Collette O’Regan is the co-founder of Rainbow Community Kampuchea (RoCK), an advocacy group for LGBT rights in Cambodia. In her work with RoCK, she has noticed factory life empowering gay women in their search for acceptance.
“Cambodian women are a lot more monitored and controlled than men. They’re constantly harassed by their mothers, asking them where they are. They aren’t really given much freedom with money, either,” she says. “Some working class women have already broken the mold by being successful economically. Garment factory workers migrate, and have a distance from their families. They’re earning money and sending it home, which gives them a little bit of power as their families depend on them.”
Although factory life is hard and poorly paid, home life for gay women in Cambodia can be even harder. “[Lesbian] women often get discovered at the point of an arranged marriage.” says O’Regan. “We have seen a lot of incidences where a woman’s phone is confiscated, all outside communication with friends has been cut off, and she’s been quickly forced to marry. Sometimes they are taken to the pagoda so the monks can try and make them straight with prayers. Some girls attempt suicide.”

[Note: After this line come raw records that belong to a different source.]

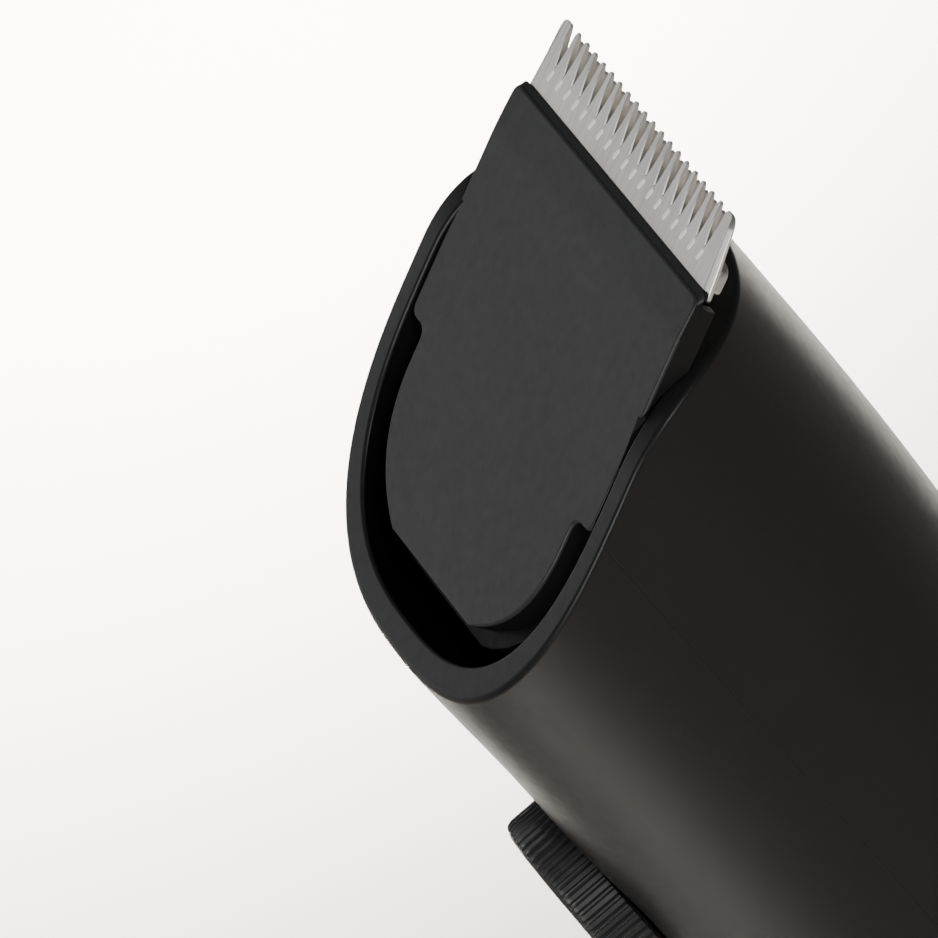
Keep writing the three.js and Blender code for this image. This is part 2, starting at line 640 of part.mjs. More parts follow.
function buildBlades() {
  const comb = toothedEdge(bladeTipY, bladeRootY, slotCount, 0.58);
  comb.lineTo(bladeTipHalfX - 0.9, bladeTipY);
  comb.quadraticCurveTo(bladeTipHalfX, bladeTipY, bladeTipHalfX + 0.1, bladeTipY - 1.2);
  comb.lineTo(bladeHalfX, bladeShoulderY + 0.8);
  comb.quadraticCurveTo(bladeHalfX, bladeShoulderY, bladeHalfX - 0.8, bladeShoulderY);
  comb.lineTo(18.8, bladeShoulderY);
  comb.lineTo(18.8, 8);
  const plate = prism(mirrored(comb, 2), bladeTopZ - bladeThick, bladeTopZ);
  const grind = new THREE.Shape(); // the teeth are ground thinner from below
  grind.moveTo(bladeRootY, bladeTopZ - bladeThick);
  grind.lineTo(bladeTipY + 1, bladeTopZ - 0.35);
  grind.lineTo(bladeTipY + 1, bladeTopZ - bladeThick - 1);
  grind.lineTo(bladeRootY, bladeTopZ - bladeThick - 1);
  const ground = sidePrism(grind, -30, 30);
  const holes = [-14.5, 14.5].map((x) => rodZ(1.4, -5, 0, x, 10, 12));
  add("fixed_blade", cut(plate, ground, ...holes), bladeSteel, headGroup);

  const row = toothedEdge(cutterTipY, bladeRootY - 0.8, slotCount - 1, 0.6);
  row.lineTo(cutterHalfX, cutterTipY);
  row.lineTo(cutterHalfX, cutterEarTopY);
  row.quadraticCurveTo(cutterEarHalfX, cutterEarTopY, cutterEarHalfX, cutterEarTopY - 1.2);
  row.lineTo(cutterEarHalfX, cutterEarLowY + 0.8);
  row.quadraticCurveTo(cutterEarHalfX, cutterEarLowY, cutterHalfX, cutterEarLowY);
  row.lineTo(cutterTailHalfX, cutterEarLowY - 0.8);
  row.lineTo(cutterTailHalfX, 12.4);
  const cutter = prism(mirrored(row, 2), cutterTopZ - cutterThick, cutterTopZ);
  const bevel = new THREE.Shape();
  bevel.moveTo(bladeRootY, cutterTopZ - cutterThick);
  bevel.lineTo(cutterTipY + 1, cutterTopZ - 0.2);
  bevel.lineTo(cutterTipY + 1, cutterTopZ - 2);
  bevel.lineTo(bladeRootY, cutterTopZ - 2);
  add("cutter", cutter.subtract(sidePrism(bevel, -30, 30)), bladeSteel, headGroup);
}

function buildHead() {
  const room = wallRoom();
  add("head_cover", headCover(room), coverGrey, headGroup);
  add("head_base", headBase(room), innerBlack, headGroup);
  buildBlades();
  const leg = inHead(cut(
    box(-4.3, 4.3, motorY - 3.5, motorY + 3.5, 147.5, 190),
    box(-slotHalfX, slotHalfX, motorY - 2.3, motorY + 2.3, 140, 153.6),
  ));
  const armTop = cutterTopZ - cutterThick - 0.2;
  const driver = join(
    leg.subtract(box(-40, 40, -60, 60, armTop - 0.5, 60)),
    box(-3.8, 3.8, 3, 17.4, -5.3, armTop),
  );
  add("blade_driver", driver, whiteNylon, headGroup);
  for (const side of [-1, 1]) {
    const end = side < 0 ? "left" : "right";
    const bow = new THREE.Shape();
    bow.moveTo(7, -4.2);
    bow.quadraticCurveTo(11, -2.9, 15, -4.2);
    bow.lineTo(15, -4.4);
    bow.quadraticCurveTo(11, -3.2, 7, -4.4);
    const leaf = new THREE.ExtrudeGeometry(bow, { depth: 3, bevelEnabled: false, curveSegments: 8 });
    const strip = solid(leaf.rotateX(Math.PI / 2).translate(0, 16.5, 0));
    const placed = side > 0 ? strip : strip.rotate([0, 0, 180]).translate([0, 30, 0]);
    add("blade_spring_" + end, placed, springSteel, headGroup);
    const headScrew = screw(1.05, 5.7, 2, 1.2).rotateX(Math.PI).translate(side * 14.5, 10, baseBottomZ - 0.1);
    add("head_screw_" + end, headScrew, nickel, headGroup);
  }
}

buildBody();
buildMotor();
buildRotor();
buildPower();
buildButton();
buildDial();
buildCarriage();
buildHead();
bodyGroup.add(headGroup);

export default bodyGroup;
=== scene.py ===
import math

import bmesh
import bpy
from mathutils import Matrix, Vector


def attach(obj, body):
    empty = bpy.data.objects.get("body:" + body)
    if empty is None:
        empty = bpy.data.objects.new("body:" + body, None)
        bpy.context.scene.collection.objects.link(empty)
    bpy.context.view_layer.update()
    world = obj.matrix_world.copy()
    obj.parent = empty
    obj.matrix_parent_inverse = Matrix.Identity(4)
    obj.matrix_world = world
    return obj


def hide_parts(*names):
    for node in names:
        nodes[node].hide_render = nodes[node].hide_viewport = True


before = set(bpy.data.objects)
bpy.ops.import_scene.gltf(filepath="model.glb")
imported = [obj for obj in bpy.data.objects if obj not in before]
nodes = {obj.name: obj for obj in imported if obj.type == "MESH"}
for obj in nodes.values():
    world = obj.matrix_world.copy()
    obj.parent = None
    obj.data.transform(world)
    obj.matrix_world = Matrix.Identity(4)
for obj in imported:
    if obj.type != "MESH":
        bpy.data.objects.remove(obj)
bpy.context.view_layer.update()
mm = 0.001
print("frame loaded,", len(nodes), "nodes")

# The body's form, in millimetres, shared by every piece that fits it
body = {
    "gripHalfX": 21,
    "headHalfX": 24,
    "gripHalfY": 18.7,
    "headFrontY": -22.9,
    "headBackY": 22.5,
    "rimFlare": 0.45,
    "power": 2.65,
    "sidesWidenZ": (40, 128),
    "frontSwellsZ": (30, 115),
    "backSwellsZ": (70, 152),
    "lipStartZ": 136,
    "baseRound": 5,
    "capTopZ": 8,
    "rimFrontZ": 153.8,
    "rimSlope": 0.59,
    "rampEndY": 2,
    "rimLeavesY": 9,
    "rimArrivesY": 15,
    "rimCrest": 1.6,
    "rimBackRise": 15.5,
    "wall": 2.7,
    "seamY": -3,
}
head = {"angle": math.atan(0.5824), "originZ": 167}
headPlace = Matrix.Translation((0, 0, head["originZ"])) @ Matrix.Rotation(head["angle"], 4, "X")
upright = Matrix()


def smoothStep(value, low, high):
    share = min(1, max(0, (value - low) / (high - low)))
    return share * share * (3 - 2 * share)


def mix(a, b, share):
    return a + (b - a) * share


def sectionAt(z):
    halfX = mix(body["gripHalfX"], body["headHalfX"], smoothStep(z, *body["sidesWidenZ"]))
    front = mix(-body["gripHalfY"], body["headFrontY"], smoothStep(z, *body["frontSwellsZ"]))
    front -= body["rimFlare"] * smoothStep(z, body["lipStartZ"], body["rimFrontZ"])
    back = mix(body["gripHalfY"], body["headBackY"], smoothStep(z, *body["backSwellsZ"]))
    return halfX, (back - front) / 2, (back + front) / 2


def soften(value):
    return math.copysign(abs(value) ** (2 / body["power"]), value)


def pullAt(z, inset):
    dip = max(0, body["baseRound"] - z)
    return inset + body["baseRound"] - math.sqrt(body["baseRound"] ** 2 - dip ** 2)


def bodyPoint(angle, z, inset):
    halfX, halfY, middleY = sectionAt(z)
    pull = pullAt(z, inset)
    return (
        soften(math.cos(angle)) * (halfX - pull),
        soften(math.sin(angle)) * (halfY - pull) + middleY,
        z,
    )


# The angle, on the +X side, at which the body's section reaches a given y
def angleAtY(y, z, inset):
    halfX, halfY, middleY = sectionAt(z)
    share = (y - middleY) / (halfY - pullAt(z, inset))
    share = min(1, max(-1, share))
    return math.asin(math.copysign(abs(share) ** (body["power"] / 2), share))


def bezier(a, b, c, d, steps):
    points = []
    for i in range(1, steps + 1):
        t = i / steps
        weights = ((1 - t) ** 3, 3 * t * (1 - t) ** 2, 3 * t * t * (1 - t), t ** 3)
        points.append(tuple(sum(w * p[k] for w, p in zip(weights, (a, b, c, d))) for k in (0, 1)))
    return points


# A curve with one control point, as a cubic
def bow(a, b, c, steps):
    near, far = (tuple(mix(end[k], b[k], 2 / 3) for k in (0, 1)) for end in (a, c))
    return bezier(a, near, far, c, steps)


# A quarter round at a profile's outer corner, in steps of 15 degrees
def quarterRound(side, top, rounding):
    turns = [math.radians(15 * i) for i in range(1, 7)]
    return [(side - rounding * (1 - math.cos(t)), top - rounding * (1 - math.sin(t))) for t in turns]


# An outline from its +X half and the same half turned over
def bothSides(half):
    return half + [(-x, y) for x, y in reversed(half)]


def rampZ(y):
    return body["rimFrontZ"] + body["rimSlope"] * (y - body["headFrontY"])


backZ = body["rimFrontZ"] + body["rimBackRise"]
rimStart = (body["rampEndY"], rampZ(body["rampEndY"]))
rimEnd = (body["headBackY"], backZ)
leaving = (body["rimLeavesY"], rampZ(body["rimLeavesY"]))
arriving = (body["rimArrivesY"], backZ + body["rimCrest"])
rimCurve = [rimStart] + bezier(rimStart, leaving, arriving, rimEnd, 60)


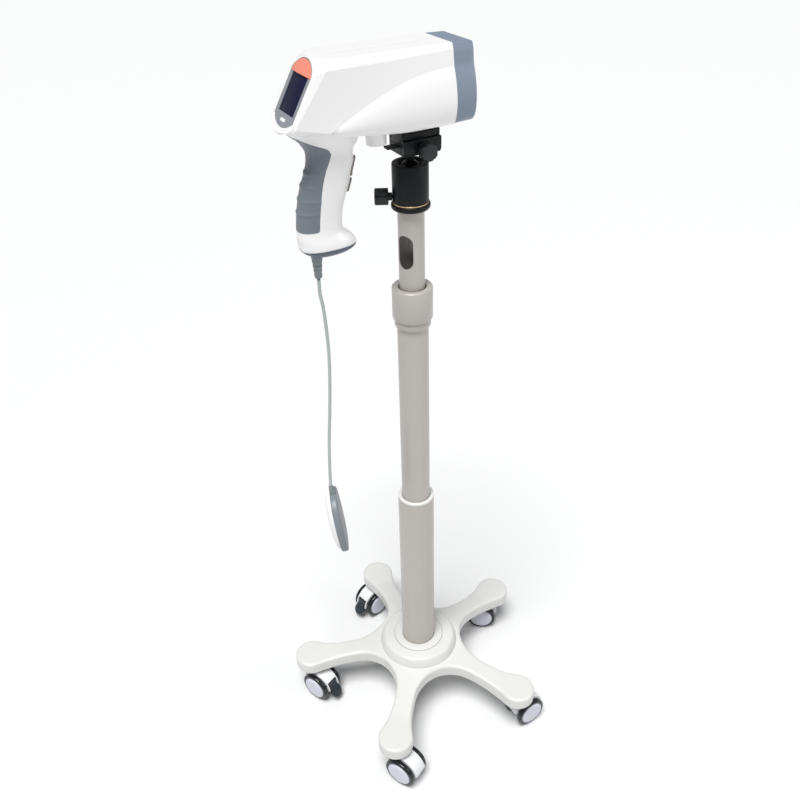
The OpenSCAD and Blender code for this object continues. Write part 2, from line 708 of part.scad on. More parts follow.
function arch_radius(w, rise) = (w * w + rise * rise) / (2 * rise);
function arch_drop(y, w, rise) = let (r = arch_radius(w, rise)) r - sqrt(r * r - y * y);
function face_point(i) = let (top = bezel_top + face_rim, low = bezel_top - bezel_len - face_rim,
    y = face_half * [0, 0.4, 0.8, 0.95, 1, 1, 1, 0.95, 0.88, 0.78, 0.66, 0.52, 0.26, 0][i],
    s = i < 5 ? top - arch_drop(y, face_half, arch_top)
        : low + arch_drop(y, face_half, arch_low) + (i == 5 ? arch_low : 0))
    [y, face_lift + s * cos(face_lean)];
function sole_at(t) = sole_low + sole_rise * pow(max(0, (t - lift_share) / (1 - lift_share)), lift_power);
function crease_at(t, lift) = max(head_h * crease_low_share,
    (head_h * (crease_share - pow(max(0, t), crease_power)) - lift) / (1 - lift / head_h));
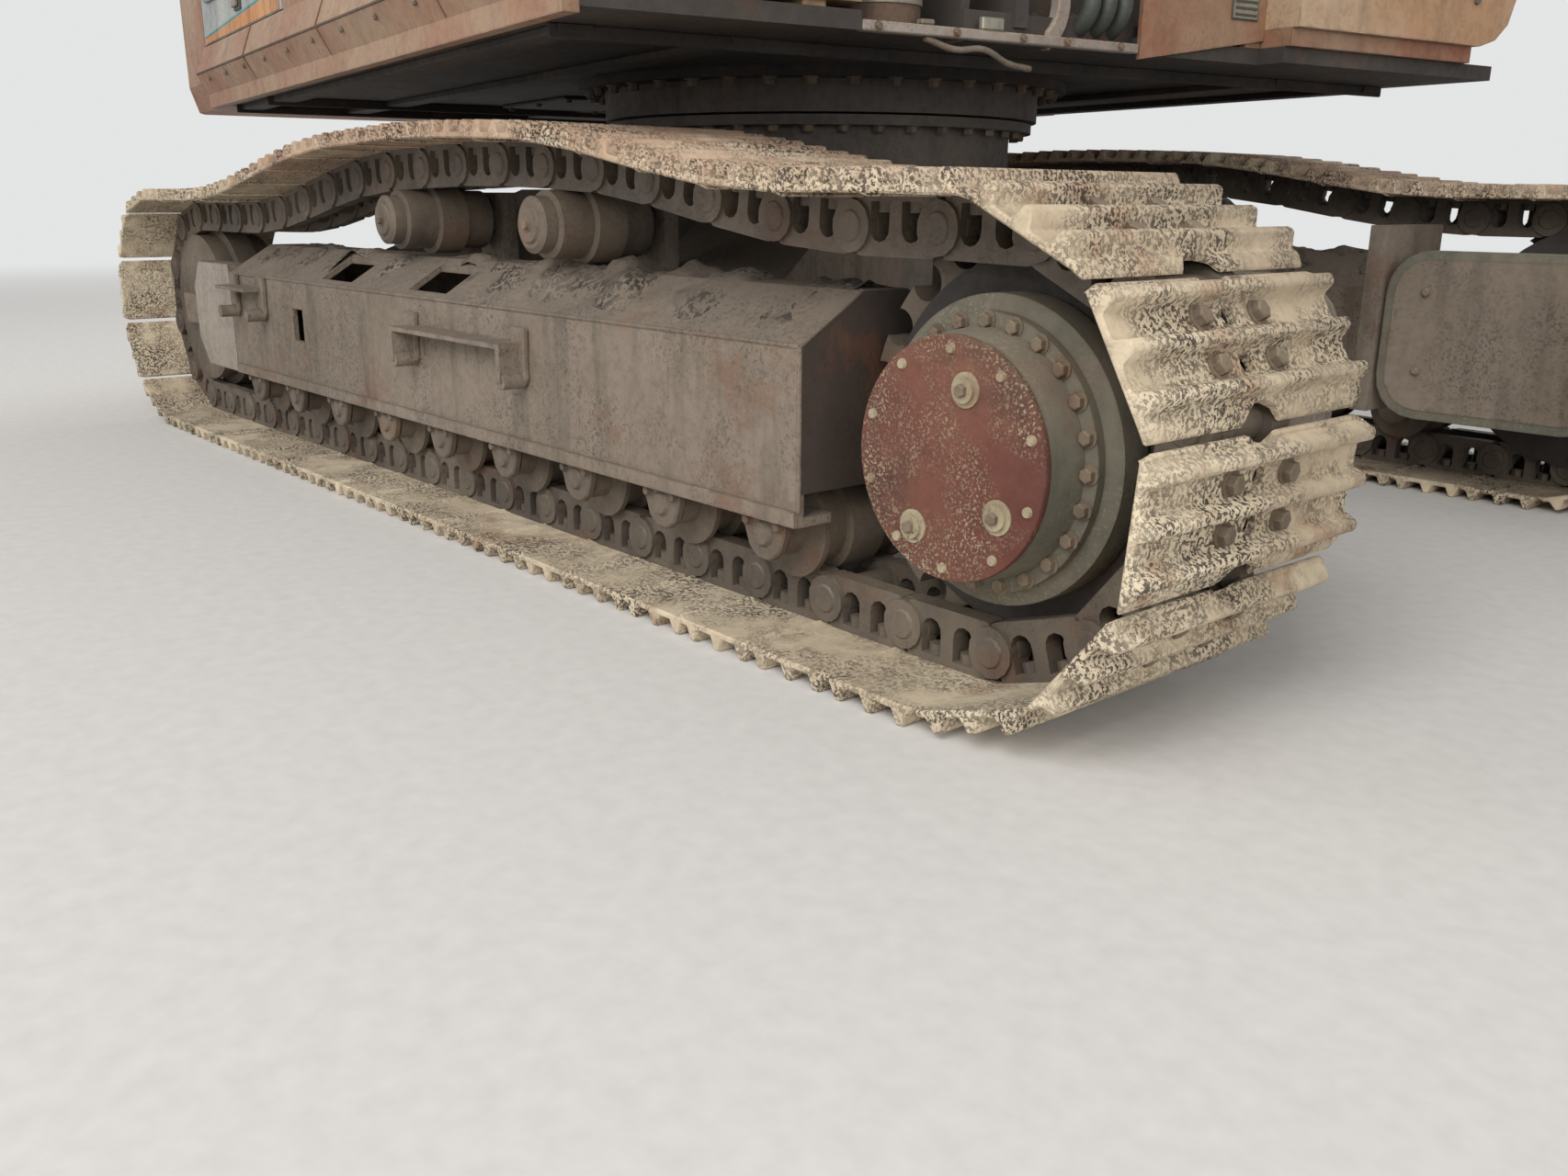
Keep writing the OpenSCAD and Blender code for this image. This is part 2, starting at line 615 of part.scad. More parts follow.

“If they come out at home, they risk all of this, on top of being kicked out of the house. But in the factories, they also get to live together with their partners, as it’s normal to share houses. They have more freedom.”
Pheakdey also works for RoCK, reaching out to rural LGBT communities. “LGBT women get a lot of discrimination from their home communities. People tell them they are destroying their culture, and giving a bad image to their culture and community. I think it’s good when women move from their families because they can live on their own earnings,” she says. Although same-sex couples are not granted any official legal recognition in Cambodia, same-sex activity is legal. Though these relationships are common, Pheakdey says, parental interference can still sometimes be felt in the factories.
“When a woman’s parents find out about their same-sex relationship, they sometimes call the police, often saying that the butch woman is pretending to be a man in order to ‘cheat’ their daughters. Some even bribe the police. The police then arrest the masculine half of the couple, the woman who dresses like a man. The woman ‘pretending’ to be men often end up in Prey Sar prison, and RoCK often has to help them out.”
Although far more accepting than her home environment, Chanthy still experiences homophobia at the factory first-hand. “Even though there are many same-sex relationships at the factory, sometimes people from work tell me that it’s not good for our culture and that I should marry a man,” he says. Chanthy even claims that one factory refuses to hire women with short hair.
Economic and social factors mean that although the women are living together at the present their future is often uncertain. “I don’t have a clear idea of what my partner and [my] future will be like because I’m not sure how long we will be together,” says Chanthy. “Because we are in a same-sex relationship, we can’t have children, and I’m always scared my partner might change her mind and leave me. However, the number of openly LGBT people increases every day. I hope one day soon people will even call me 'Mr.' rather than 'Mrs.'” he adds, smiling.